Good Calories, Bad Calories
- Author: Gary Taubes
- Language: English
- Subject: Diet, obesity
- Publisher: Alfred A. Knopf
- Publication date: September 25, 2007
- Pages: 640
- ISBN: 978-1-4000-4078-0
- Followed by: Why We Get Fat: And What to Do About It

= Good Calories, Bad Calories =

2007 book by Gary Taubes

Good Calories, Bad Calories: Fats, Carbs, and the Controversial Science of Diet and Health (published as The Diet Delusion in the United Kingdom and Australia) is a 2007 book by science journalist Gary Taubes. Taubes argues that the last few decades of dietary advice promoting low-fat diets has been consistently incorrect. Taubes contends that carbohydrates, specifically refined carbohydrates like white flour, sugar, and starches, contribute to obesity, diabetes, heart disease, and other ailments.

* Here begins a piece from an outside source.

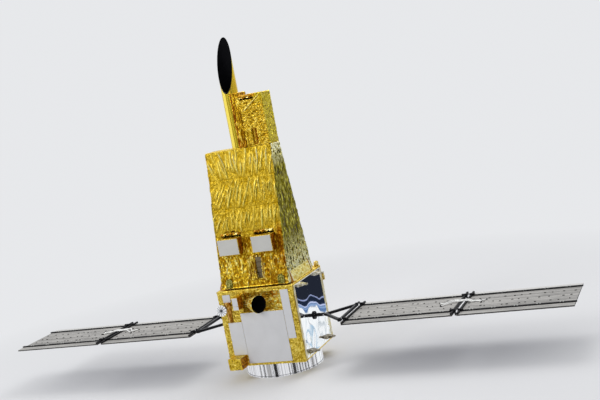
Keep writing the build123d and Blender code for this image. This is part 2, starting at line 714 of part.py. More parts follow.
# Panels: a sandwich sheet, two low spars on its back that thicken towards the hinges, a cross bar at each
# hinged end, and strings of cells under it
SPAR_START = YOKE_END_X + 14.0
SPAR_BREAK = 14.0
INNER_SHEET = (YOKE_END_X + 24.0, PANEL_HINGE_X - 26.0)
OUTER_SHEET = (PANEL_HINGE_X + 26.0, TIP_X)
TIP_BRACKET = 14.0
SPAR_LOW = 12.0
SPAR_BLOCK = 60.0
YOKE_LUG_LENGTH = 48.0
DROP_FOOT = 10.0
CELL_COLUMNS, CELL_ROWS = 2, 6
CELL_MARGIN, CELL_SEAM = 12.0, 6.0


def add_frame(spar_start, spar_end, hinged_ends, bars):
    """Adds a panel's two low spars, full-height blocks at their hinged ends, and the cross bars."""
    for side in (-1, 1):
        y_low, y_high = side * SPAR_Y - SPAR / 2, side * SPAR_Y + SPAR / 2
        box_between((spar_start, y_low, SPAR_BOTTOM), (spar_end, y_high, SPAR_BOTTOM + SPAR_LOW))
        for start in hinged_ends:
            box_between((start, y_low, SPAR_BOTTOM), (start + SPAR_BLOCK, y_high, SPAR_TOP))
    for x in bars:
        box_between((x, -PANEL_HALF_WIDTH, SPAR_BOTTOM), (x + BAR, PANEL_HALF_WIDTH, SPAR_BOTTOM + BAR))


def sheet_piece(span):
    """The panel's sandwich sheet over a span of X."""
    with BuildPart() as sheet:
        box_between((span[0], -PANEL_HALF_WIDTH, PANEL_BOTTOM), (span[1], PANEL_HALF_WIDTH, SPAR_BOTTOM))
    return sheet.part


def cell_piece(span):
    """Strings of cells under a panel, as thin plates that don't touch."""
    length = (span[1] - span[0] - 2 * CELL_MARGIN + CELL_SEAM) / CELL_COLUMNS
    width = (2 * PANEL_HALF_WIDTH - 2 * CELL_MARGIN + CELL_SEAM) / CELL_ROWS
    with BuildPart() as cells:
        for column in range(CELL_COLUMNS):
            for row in range(CELL_ROWS):
                x = span[0] + CELL_MARGIN + column * length
                y = -PANEL_HALF_WIDTH + CELL_MARGIN + row * width
                box_between(
                    (x, y, PANEL_BOTTOM - CELL_THICKNESS),
                    (x + length - CELL_SEAM, y + width - CELL_SEAM, PANEL_BOTTOM),
                )
    return cells.part


with BuildPart() as inner_frame:
    spar_end = PANEL_HINGE_X - SPAR_BREAK
    add_frame(
        SPAR_START, spar_end, (SPAR_START, spar_end - SPAR_BLOCK), (INNER_SHEET[0], INNER_SHEET[1] - BAR)
    )
    for side in (-1, 1):
        y = side * SPAR_Y
        hinge_plate(
            y - LUG / 2,
            LUG,
            YOKE_HINGE,
            YOKE_EAR_RADIUS,
            (YOKE_END_X, SPAR_TOP - SEAT),
            (YOKE_END_X + YOKE_LUG_LENGTH, SPAR_TOP + HINGE_FOOT),
        )
        rod_along_y(YOKE_HINGE, y, LUG, PIN_RADIUS + PIN_GAP, mode=Mode.SUBTRACT)
        for y_low in (y - EAR_OUTER, y + EAR_INNER):
            ear_back = PANEL_HINGE_X - SPAR_BREAK - DROP_FOOT
            box_between(
                (ear_back, y_low, PANEL_HINGE[1]), (ear_back + DROP_FOOT, y_low + EAR, SPAR_BOTTOM + SEAT)
            )
            hinge_plate(
                y_low,
                EAR,
                PANEL_HINGE,
                PANEL_EAR_RADIUS,
                (ear_back, PANEL_HINGE[1] - PANEL_EAR_RADIUS),
                (PANEL_HINGE_X, PANEL_HINGE[1] + PANEL_EAR_RADIUS),
            )
        rod_along_y(PANEL_HINGE, y, 2 * EAR_OUTER, PIN_RADIUS)
save(inner_frame.part, "inner_frame_right")
save(left_of(inner_frame.part), "inner_frame_left")

with BuildPart() as outer_frame:
    spar_start = PANEL_HINGE_X + SPAR_BREAK
    add_frame(spar_start, TIP_X + TIP_BRACKET, (spar_start,), (OUTER_SHEET[0],))
    for side in (-1, 1):
        y = side * SPAR_Y
        lug_back = PANEL_HINGE_X + SPAR_BREAK + DROP_FOOT
        box_between(
            (lug_back - DROP_FOOT, y - LUG / 2, PANEL_HINGE[1]),
            (lug_back, y + LUG / 2, SPAR_BOTTOM + SEAT),
        )
        hinge_plate(
            y - LUG / 2,
            LUG,
            PANEL_HINGE,
            PANEL_EAR_RADIUS,
            (PANEL_HINGE_X, PANEL_HINGE[1] - PANEL_EAR_RADIUS),
            (lug_back, PANEL_HINGE[1] + PANEL_EAR_RADIUS),
        )
        rod_along_y(PANEL_HINGE, y, LUG, PIN_RADIUS + PIN_GAP, mode=Mode.SUBTRACT)
save(outer_frame.part, "outer_frame_right")
save(left_of(outer_frame.part), "outer_frame_left")

for name, span in (("inner", INNER_SHEET), ("outer", OUTER_SHEET)):
    panel = sheet_piece(span)
    save(panel, f"{name}_panel_right")
    save(left_of(panel), f"{name}_panel_left")
    strings = cell_piece(span)
    save(strings, f"{name}_cells_right")
    save(left_of(strings), f"{name}_cells_left")
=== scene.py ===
from math import cos, pi, radians, sin, tau

import bmesh
import bpy
import numpy as np
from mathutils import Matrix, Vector, noise


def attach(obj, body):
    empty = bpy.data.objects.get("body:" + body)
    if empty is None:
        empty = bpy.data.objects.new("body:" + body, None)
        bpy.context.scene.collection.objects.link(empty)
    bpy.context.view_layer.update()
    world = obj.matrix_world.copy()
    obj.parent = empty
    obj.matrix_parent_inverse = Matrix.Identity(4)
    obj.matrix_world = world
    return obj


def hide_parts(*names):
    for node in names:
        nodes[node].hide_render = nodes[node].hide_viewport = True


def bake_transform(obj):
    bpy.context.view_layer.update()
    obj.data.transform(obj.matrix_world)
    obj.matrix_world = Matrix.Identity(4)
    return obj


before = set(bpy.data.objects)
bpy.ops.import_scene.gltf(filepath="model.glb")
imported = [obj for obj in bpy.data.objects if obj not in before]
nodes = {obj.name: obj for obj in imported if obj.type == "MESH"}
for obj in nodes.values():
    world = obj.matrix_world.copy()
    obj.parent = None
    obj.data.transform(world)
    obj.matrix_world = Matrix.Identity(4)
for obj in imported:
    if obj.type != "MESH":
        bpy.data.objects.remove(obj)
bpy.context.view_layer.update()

# A small scientific satellite in crumpled gold foil, standing on its launch ring. Metres, in the CAD frame:
# +Z up the long axis, +X along the right wing, -Y the front with the pale radiators.
scene = bpy.context.scene
scene.view_settings.view_transform = "Standard"

# The camera looks from the front right, a little above the bus, and is rolled as the photograph is.
camera_lens = bpy.data.cameras.new("camera")
camera_lens.sensor_width = 36.0
camera_lens.lens = 59.27
camera = bpy.data.objects.new("camera", camera_lens)
camera.location = (5.0687, -10.5030, 3.3526)
camera.rotation_euler = [radians(angle) for angle in (82.954, 10.649, 21.816)]
scene.collection.objects.link(camera)
scene.camera = camera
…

Taubes posits a causal link between carbohydrates and cancer, as well.

==Synopsis==
Taubes points to biological, epidemiological, and anthropological evidence to back up his assertions. The human body secretes insulin in response to the consumption of carbohydrates in order to regulate blood sugar. This process, in turn, drives the body to store fat. Taubes elaborates by examining evidence of the effects of carbohydrates on tribes with a "traditional" diet high in meat or fat and low in carbohydrates. He finds that the introduction of refined carbohydrates in the diets in these cultures resulted in increased prominence of diseases of civilization such as obesity and heart disease.

==Reception==
Reviews were mixed for Good Calories, Bad Calories. Physician Tony Miksanek, writing in the Chicago Sun-Times, calls the book "well-researched" and opines that Taubes’s conclusions are "somewhat startling yet surprisingly convincing." Journalism professor and food author Michael Pollan describes Good Calories, Bad Calories as "valuable" but believes that it "does not escape the confines of nutritionism."

New York Times medical reporter Gina Kolata concluded that she was ultimately "not convinced" by Taubes’s arguments, writing that "the problem with a book like this one, which goes on and on in great detail […] is that it can be hard to know what has been left out." Laura Vanderkam reviewed the book somewhat negatively in The American, the journal of the conservative think tank American Enterprise Institute. Vanderkam believes that the biggest problem with the book is that Taubes "fashions himself a lonely dissident", causing him to be "so meticulous that at times the book is unreadably weighty."